The most straightforward option for tracking student seating information is using a seating chart, with seats either assigned by you or chosen by students for the duration of the semester. We encourage instructors to use low-tech methods to assign seating and provide a few suggestions for doing so here. With fixed seat assignments, this process need only occur once and not every class session:
- Use a spreadsheet program such as Excel or Google Sheets to fill in rows and columns with students’ names and UINs in cells corresponding to the positions of chairs or desks in your classroom.
- Download the Microsoft Office Seating Chart template (https://templates.office.com/en-us/seating-charts-tm01018402), in which you organize shapes corresponding to the chairs, desks, and tables in your classrooms, customizing the array of furniture according to your preferred classroom set-up. Then pass around a blank seating chart for students to fill in with their names and UINs.
- If it is too unwieldy to track assigned seating of individual students, consider assigning students to “pods” corresponding to specific sections of the classroom. Pass around a blank form, one for each pod, for students to add their names and UINs.
- To assist in creating seating charts, for centrally-managed classrooms, instructors may download PDFs with the furniture layouts for each classroom from the Layouts tab in the UIC Classrooms Database: http://classrooms.uic.edu/.
Instructors should retain seating charts to support contact tracing.
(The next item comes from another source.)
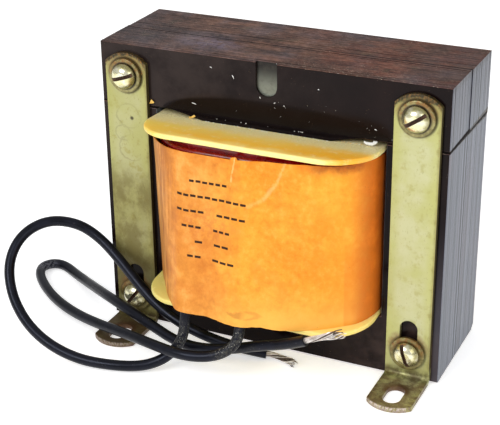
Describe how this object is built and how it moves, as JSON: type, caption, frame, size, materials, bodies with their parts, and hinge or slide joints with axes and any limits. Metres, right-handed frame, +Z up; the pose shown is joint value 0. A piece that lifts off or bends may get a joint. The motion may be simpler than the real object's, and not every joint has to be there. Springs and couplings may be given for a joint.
{
  "type": "iron-core choke",
  "caption": "Open-frame iron-core choke: one paper-wrapped coil on a laminated core, held by strap brackets with slotted feet, and two loose leads.",
  "frame": {"origin": "on the plane under the two feet, at the middle of the lamination stack", "axes": "+X along the core's width, +Y through the stack from the side the leads leave to the back, +Z up from the feet to the top of the core"},
  "size_m": [0.1556, 0.0936, 0.0965],
  "materials": {
    "lamination_steel": "silicon steel edges under a dark brown dipping varnish",
    "gap_paper": "varnished brown gap paper",
    "bobbin_plastic": "aged cream moulded nylon, satin, with varnish on it",
    "enamelled_copper": "dark red enamelled magnet wire, glossy",
    "wrap_paper": "varnished kraft paper, orange brown, mottled",
    "zinc_strap": "steel with pale yellow-green zinc dichromate, stained with varnish",
    "zinc_hardware": "zinc-plated steel, pale yellow, bright",
    "sleeve_plastic": "white insulating sleeve",
    "lead_jacket": "black vinyl insulation, satin, a little dusty",
    "tinned_copper": "stranded copper with dull tin on it"
  },
  "bodies": {
    "root": {"core_e_stack": "lamination_steel", "core_i_stack_front": "lamination_steel", "core_i_stack_rear": "lamination_steel", "gap_shim_left": "gap_paper", "gap_shim_centre": "gap_paper", "gap_shim_right": "gap_paper", "bobbin": "bobbin_plastic", "winding": "enamelled_copper", "outer_wrap": "wrap_paper", "bracket_front_left": "zinc_strap", "bracket_front_right": "zinc_strap", "clamp_screws": "zinc_hardware", "flat_washers": "zinc_hardware", "lock_washers": "zinc_hardware", "hex_nuts": "zinc_hardware", "splice_sleeve_left": "sleeve_plastic", "splice_sleeve_right": "sleeve_plastic", "lead_left_jacket": "lead_jacket", "lead_right_jacket": "lead_jacket", "lead_left_conductor": "tinned_copper", "lead_right_conductor": "tinned_copper"}
  },
  "joints": []
}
Please remind students of the significance of staying in their assigned seats or pods throughout the term.
**Please note that UIC currently does not have a technology solution for creating seating charts, although several of our systems do take attendance (e.g., Acadly, iClicker, Blackboard Attendance), which is helpful in tracking who attends each class session but is limited in its utility informing contact tracing efforts since they do not record seating information.
What if the seating assignments in my class change frequently?
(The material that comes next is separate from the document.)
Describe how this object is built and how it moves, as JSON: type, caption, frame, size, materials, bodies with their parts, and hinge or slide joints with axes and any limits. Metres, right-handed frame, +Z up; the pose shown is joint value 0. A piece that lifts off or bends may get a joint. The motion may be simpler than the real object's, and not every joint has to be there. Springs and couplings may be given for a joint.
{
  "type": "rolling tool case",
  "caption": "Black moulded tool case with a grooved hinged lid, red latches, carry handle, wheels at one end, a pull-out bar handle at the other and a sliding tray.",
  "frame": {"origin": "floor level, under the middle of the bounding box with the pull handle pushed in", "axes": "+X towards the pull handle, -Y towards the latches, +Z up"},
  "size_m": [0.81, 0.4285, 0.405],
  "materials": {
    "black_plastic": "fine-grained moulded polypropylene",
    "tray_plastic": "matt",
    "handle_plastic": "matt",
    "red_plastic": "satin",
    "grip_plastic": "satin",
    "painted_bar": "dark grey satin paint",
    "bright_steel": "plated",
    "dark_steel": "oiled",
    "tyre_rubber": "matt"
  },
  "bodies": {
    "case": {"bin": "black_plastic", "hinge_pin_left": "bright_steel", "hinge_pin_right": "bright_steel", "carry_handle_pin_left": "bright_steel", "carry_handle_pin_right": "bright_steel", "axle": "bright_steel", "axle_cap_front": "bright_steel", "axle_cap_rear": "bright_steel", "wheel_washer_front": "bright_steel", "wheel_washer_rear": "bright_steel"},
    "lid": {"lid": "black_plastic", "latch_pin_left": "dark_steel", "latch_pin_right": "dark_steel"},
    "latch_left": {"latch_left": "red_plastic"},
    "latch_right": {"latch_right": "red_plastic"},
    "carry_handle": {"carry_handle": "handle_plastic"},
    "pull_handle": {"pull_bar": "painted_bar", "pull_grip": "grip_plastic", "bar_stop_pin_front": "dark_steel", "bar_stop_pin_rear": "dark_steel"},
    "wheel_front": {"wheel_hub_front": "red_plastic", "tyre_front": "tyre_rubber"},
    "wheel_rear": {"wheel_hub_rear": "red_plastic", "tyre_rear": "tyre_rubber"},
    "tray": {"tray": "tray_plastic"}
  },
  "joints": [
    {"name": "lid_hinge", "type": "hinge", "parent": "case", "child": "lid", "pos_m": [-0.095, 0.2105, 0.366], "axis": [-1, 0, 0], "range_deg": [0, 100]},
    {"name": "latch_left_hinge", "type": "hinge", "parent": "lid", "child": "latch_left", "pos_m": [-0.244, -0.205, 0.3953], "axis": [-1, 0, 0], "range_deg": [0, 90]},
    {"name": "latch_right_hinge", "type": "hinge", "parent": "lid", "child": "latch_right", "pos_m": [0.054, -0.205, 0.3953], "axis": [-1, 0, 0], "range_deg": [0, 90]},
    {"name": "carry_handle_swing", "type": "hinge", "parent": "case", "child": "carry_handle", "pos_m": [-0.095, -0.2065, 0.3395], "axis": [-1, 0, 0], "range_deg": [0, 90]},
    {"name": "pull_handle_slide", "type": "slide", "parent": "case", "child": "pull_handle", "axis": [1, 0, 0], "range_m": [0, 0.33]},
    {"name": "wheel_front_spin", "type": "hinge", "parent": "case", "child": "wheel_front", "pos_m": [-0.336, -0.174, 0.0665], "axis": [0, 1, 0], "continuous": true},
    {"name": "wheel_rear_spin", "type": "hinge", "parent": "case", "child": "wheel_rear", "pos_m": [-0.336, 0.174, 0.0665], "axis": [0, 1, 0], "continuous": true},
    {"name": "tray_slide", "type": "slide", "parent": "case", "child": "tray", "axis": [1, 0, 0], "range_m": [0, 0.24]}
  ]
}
The optimal pedagogy for student learning in your class may not be amenable to assigned seating. For example, students may move around for group work or demonstrations. We provide a couple of ideas for monitoring student proximity in a classroom with dynamic seating arrangements; these strategies rely on student compliance with reporting and also require more frequent gathering of seating information.
- If assigned seating isn’t practical or appropriate for your course pedagogy, set aside a few minutes at the beginning of each class to ask students to identify and record the names of students who are sitting near them, submitting this information as a Blackboard Assignment.
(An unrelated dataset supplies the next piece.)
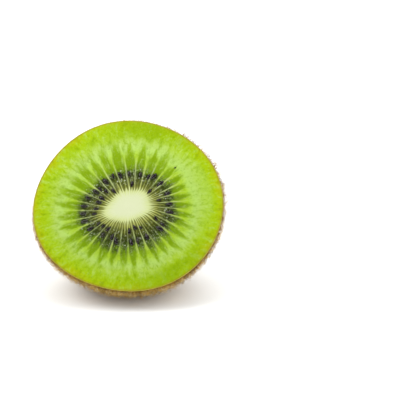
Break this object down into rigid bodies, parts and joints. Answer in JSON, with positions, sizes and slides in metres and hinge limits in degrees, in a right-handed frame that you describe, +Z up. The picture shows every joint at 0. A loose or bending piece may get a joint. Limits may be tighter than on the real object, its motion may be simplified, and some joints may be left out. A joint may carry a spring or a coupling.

- Similarly, if you have students work in groups periodically during class, ask students to identify and record the names of students who are in their group during those particular class sessions.
Are there any pedagogical benefits to using assigned seating and/or tracking seating arrangements in my classroom?
Employing assigned seating in your classroom can become a tool to help you learn students’ names, which helps to cultivate an inclusive learning environment (Tanner 2013). Calling on students by their names builds classroom community, helps them feel more comfortable, leads to greater student engagement in class, makes students feel more accountable to the instructor, encourages students to seek help when necessary, and increases student satisfaction with a course (Cooper et al. 2017, Murdoch et al. 2018, O’Brien et al. 2014). Strategies to track student proximity to one another that rely on students talking to one another and exchanging information have the added benefit of promoting student-student interactions, which can help to foster community in your classroom and even improve student learning (Hurst et al. 2013).
Finally, we encourage faculty to take advantage of the resources offered by the Center for the Advancement of Teaching Excellence (CATE) for assistance with ways to accommodate student needs while managing classroom instruction and safety.